Given exercise: Give back the entire listing verbatim.

Records from a dataset:
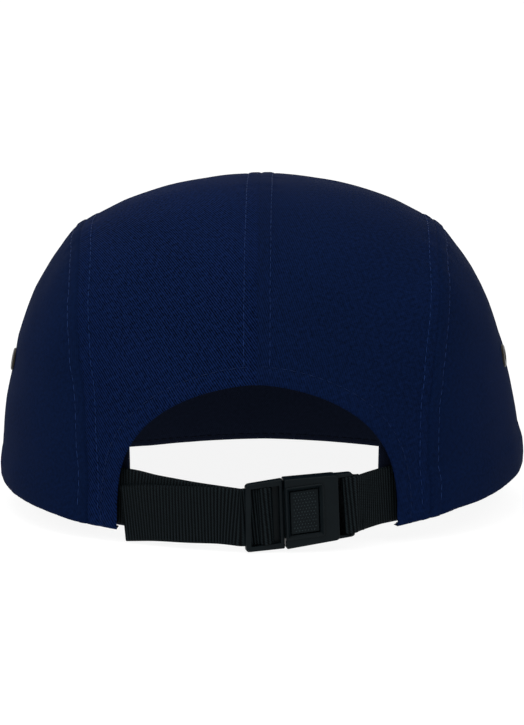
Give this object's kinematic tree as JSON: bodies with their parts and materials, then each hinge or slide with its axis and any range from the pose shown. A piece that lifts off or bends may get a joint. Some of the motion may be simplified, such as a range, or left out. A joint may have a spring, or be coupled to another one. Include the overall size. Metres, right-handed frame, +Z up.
{
  "type": "five panel cap",
  "caption": "Five panel camp cap: front panel, two side panels, two top and back panels, peak, sweatband, eyelets and a webbing strap with a buckle across the back opening.",
  "frame": {"origin": "on the surface the cap stands on, under the middle of its bounding box", "axes": "+Y forward over the peak, +X to the wearer's right, +Z up out of the crown's top"},
  "size_m": [0.188, 0.2668, 0.1174],
  "materials": {
    "twill": "navy cotton twill, matt",
    "sweatband": "dark navy cotton twill, matt",
    "webbing": "black ribbed webbing, matt",
    "buckle": "black moulded plastic, satin",
    "eyelet": "blackened metal, satin"
  },
  "bodies": {
    "root": {"front_panel": "twill", "back_panel_left": "twill", "back_panel_right": "twill", "side_panel_left": "twill", "side_panel_right": "twill", "peak": "twill", "sweatband": "sweatband", "eyelet_left": "eyelet", "eyelet_right": "eyelet", "strap_long": "webbing", "strap_short": "webbing", "buckle_tongue": "buckle", "buckle_socket": "buckle"}
  },
  "joints": []
}
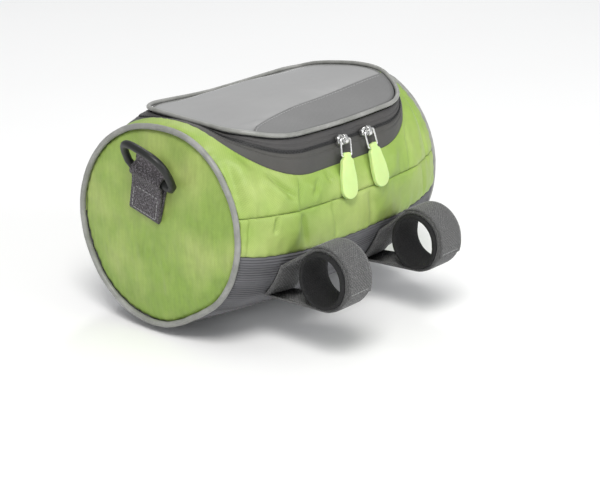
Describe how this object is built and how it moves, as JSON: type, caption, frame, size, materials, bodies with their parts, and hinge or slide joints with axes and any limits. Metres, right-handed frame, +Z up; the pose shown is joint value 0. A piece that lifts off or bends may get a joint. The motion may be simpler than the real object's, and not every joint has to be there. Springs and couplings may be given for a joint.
{
  "type": "bicycle handlebar bag",
  "caption": "Barrel-shaped soft handlebar bag with a zipped lid, a clear window in it, a D-ring tab at each end and hook-and-loop straps round the bar.",
  "frame": {"origin": "on the handlebar's axis, midway between the two strap loops", "axes": "+X along the handlebar to the rider's right, +Y forward, away from the rider, +Z up"},
  "size_m": [0.2698, 0.2296, 0.1617],
  "materials": {
    "green_cloth": "lime green coated polyester",
    "ribbed_cloth": "dark grey ribbed cloth",
    "gusset_cloth": "dark grey coated polyester",
    "lid_cloth": "mid grey woven polyester",
    "window_vinyl": "clear vinyl over a pale pocket",
    "grey_piping": "light grey piping",
    "zip_coil": "black coil zip",
    "strap_loop_cloth": "grey hook-and-loop, loop side",
    "strap_hook_cloth": "black hook-and-loop, hook side",
    "webbing": "dark grey woven webbing",
    "lime_rubber": "pale lime soft rubber",
    "zip_metal": "bright nickel plating",
    "ring_plastic": "black moulded plastic"
  },
  "bodies": {
    "bag": {"upper_panel": "green_cloth", "rider_side_panel": "green_cloth", "base_panel": "ribbed_cloth", "end_panel_left": "green_cloth", "end_panel_right": "green_cloth", "end_piping_left": "grey_piping", "end_piping_right": "grey_piping", "lid_piping": "grey_piping", "gusset_lower": "gusset_cloth", "gusset_upper": "gusset_cloth", "lid_hinge": "gusset_cloth", "zip": "zip_coil", "lid_panel": "lid_cloth", "lid_flap": "lid_cloth", "lid_window": "window_vinyl", "slider_left": "zip_metal", "slider_right": "zip_metal", "tab_webbing_left": "webbing", "tab_webbing_right": "webbing", "strap_inner_left": "strap_hook_cloth", "strap_inner_right": "strap_hook_cloth", "strap_outer_left": "strap_loop_cloth", "strap_outer_right": "strap_loop_cloth"},
    "pull_left": {"pull_wire_left": "zip_metal", "pull_tab_left": "lime_rubber"},
    "pull_right": {"pull_wire_right": "zip_metal", "pull_tab_right": "lime_rubber"},
    "ring_left": {"d_ring_left": "ring_plastic"},
    "ring_right": {"d_ring_right": "ring_plastic"}
  },
  "joints": [
    {"name": "pull_left_swing", "type": "hinge", "parent": "bag", "child": "pull_left", "pos_m": [0.00325, 0.03579, 0.07601], "axis": [-0.9925, 0.0363, 0.1163], "range_deg": [0, 110]},
    {"name": "pull_right_swing", "type": "hinge", "parent": "bag", "child": "pull_right", "pos_m": [0.02975, 0.03569, 0.07623], "axis": [-0.9877, -0.0491, -0.1485], "range_deg": [0, 110]},
    {"name": "ring_left_swing", "type": "hinge", "parent": "bag", "child": "ring_left", "pos_m": [-0.1035, 0.1182, 0.05672], "axis": [0, -0.9659, -0.2588], "range_deg": [-9, 111]},
    {"name": "ring_right_swing", "type": "hinge", "parent": "bag", "child": "ring_right", "pos_m": [0.1315, 0.1182, 0.05672], "axis": [0, 0.9659, 0.2588], "range_deg": [-9, 111]}
  ]
}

Correct answer:
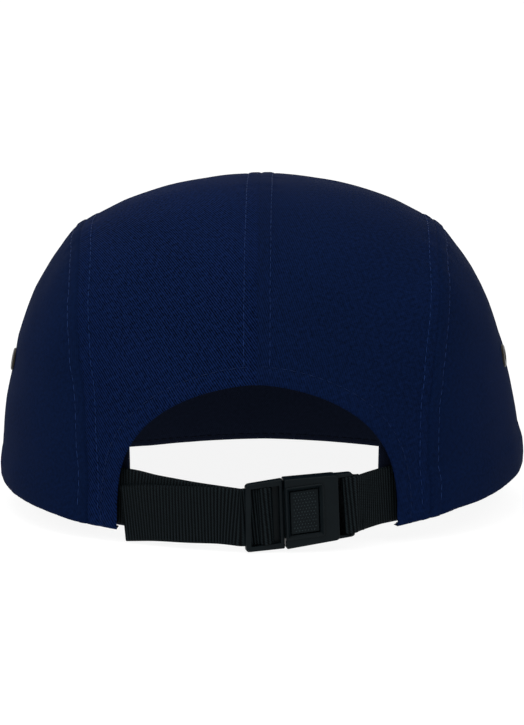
Give this object's kinematic tree as JSON: bodies with their parts and materials, then each hinge or slide with its axis and any range from the pose shown. A piece that lifts off or bends may get a joint. Some of the motion may be simplified, such as a range, or left out. A joint may have a spring, or be coupled to another one. Include the overall size. Metres, right-handed frame, +Z up.
{
  "type": "five panel cap",
  "caption": "Five panel camp cap: front panel, two side panels, two top and back panels, peak, sweatband, eyelets and a webbing strap with a buckle across the back opening.",
  "frame": {"origin": "on the surface the cap stands on, under the middle of its bounding box", "axes": "+Y forward over the peak, +X to the wearer's right, +Z up out of the crown's top"},
  "size_m": [0.188, 0.2668, 0.1174],
  "materials": {
    "twill": "navy cotton twill, matt",
    "sweatband": "dark navy cotton twill, matt",
    "webbing": "black ribbed webbing, matt",
    "buckle": "black moulded plastic, satin",
    "eyelet": "blackened metal, satin"
  },
  "bodies": {
    "root": {"front_panel": "twill", "back_panel_left": "twill", "back_panel_right": "twill", "side_panel_left": "twill", "side_panel_right": "twill", "peak": "twill", "sweatband": "sweatband", "eyelet_left": "eyelet", "eyelet_right": "eyelet", "strap_long": "webbing", "strap_short": "webbing", "buckle_tongue": "buckle", "buckle_socket": "buckle"}
  },
  "joints": []
}
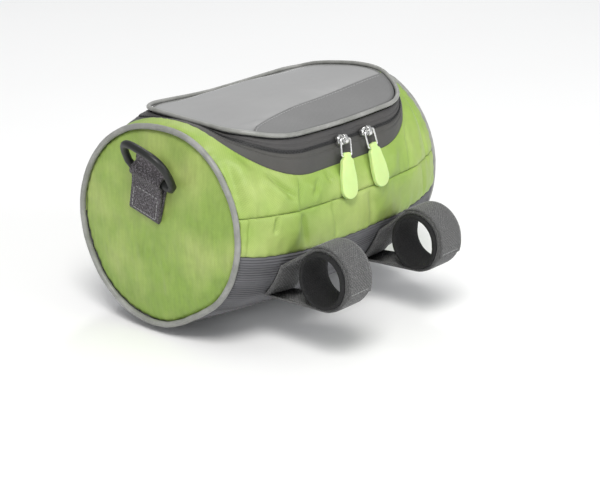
Describe how this object is built and how it moves, as JSON: type, caption, frame, size, materials, bodies with their parts, and hinge or slide joints with axes and any limits. Metres, right-handed frame, +Z up; the pose shown is joint value 0. A piece that lifts off or bends may get a joint. The motion may be simpler than the real object's, and not every joint has to be there. Springs and couplings may be given for a joint.
{
  "type": "bicycle handlebar bag",
  "caption": "Barrel-shaped soft handlebar bag with a zipped lid, a clear window in it, a D-ring tab at each end and hook-and-loop straps round the bar.",
  "frame": {"origin": "on the handlebar's axis, midway between the two strap loops", "axes": "+X along the handlebar to the rider's right, +Y forward, away from the rider, +Z up"},
  "size_m": [0.2698, 0.2296, 0.1617],
  "materials": {
    "green_cloth": "lime green coated polyester",
    "ribbed_cloth": "dark grey ribbed cloth",
    "gusset_cloth": "dark grey coated polyester",
    "lid_cloth": "mid grey woven polyester",
    "window_vinyl": "clear vinyl over a pale pocket",
    "grey_piping": "light grey piping",
    "zip_coil": "black coil zip",
    "strap_loop_cloth": "grey hook-and-loop, loop side",
    "strap_hook_cloth": "black hook-and-loop, hook side",
    "webbing": "dark grey woven webbing",
    "lime_rubber": "pale lime soft rubber",
    "zip_metal": "bright nickel plating",
    "ring_plastic": "black moulded plastic"
  },
  "bodies": {
    "bag": {"upper_panel": "green_cloth", "rider_side_panel": "green_cloth", "base_panel": "ribbed_cloth", "end_panel_left": "green_cloth", "end_panel_right": "green_cloth", "end_piping_left": "grey_piping", "end_piping_right": "grey_piping", "lid_piping": "grey_piping", "gusset_lower": "gusset_cloth", "gusset_upper": "gusset_cloth", "lid_hinge": "gusset_cloth", "zip": "zip_coil", "lid_panel": "lid_cloth", "lid_flap": "lid_cloth", "lid_window": "window_vinyl", "slider_left": "zip_metal", "slider_right": "zip_metal", "tab_webbing_left": "webbing", "tab_webbing_right": "webbing", "strap_inner_left": "strap_hook_cloth", "strap_inner_right": "strap_hook_cloth", "strap_outer_left": "strap_loop_cloth", "strap_outer_right": "strap_loop_cloth"},
    "pull_left": {"pull_wire_left": "zip_metal", "pull_tab_left": "lime_rubber"},
    "pull_right": {"pull_wire_right": "zip_metal", "pull_tab_right": "lime_rubber"},
    "ring_left": {"d_ring_left": "ring_plastic"},
    "ring_right": {"d_ring_right": "ring_plastic"}
  },
  "joints": [
    {"name": "pull_left_swing", "type": "hinge", "parent": "bag", "child": "pull_left", "pos_m": [0.00325, 0.03579, 0.07601], "axis": [-0.9925, 0.0363, 0.1163], "range_deg": [0, 110]},
    {"name": "pull_right_swing", "type": "hinge", "parent": "bag", "child": "pull_right", "pos_m": [0.02975, 0.03569, 0.07623], "axis": [-0.9877, -0.0491, -0.1485], "range_deg": [0, 110]},
    {"name": "ring_left_swing", "type": "hinge", "parent": "bag", "child": "ring_left", "pos_m": [-0.1035, 0.1182, 0.05672], "axis": [0, -0.9659, -0.2588], "range_deg": [-9, 111]},
    {"name": "ring_right_swing", "type": "hinge", "parent": "bag", "child": "ring_right", "pos_m": [0.1315, 0.1182, 0.05672], "axis": [0, 0.9659, 0.2588], "range_deg": [-9, 111]}
  ]
}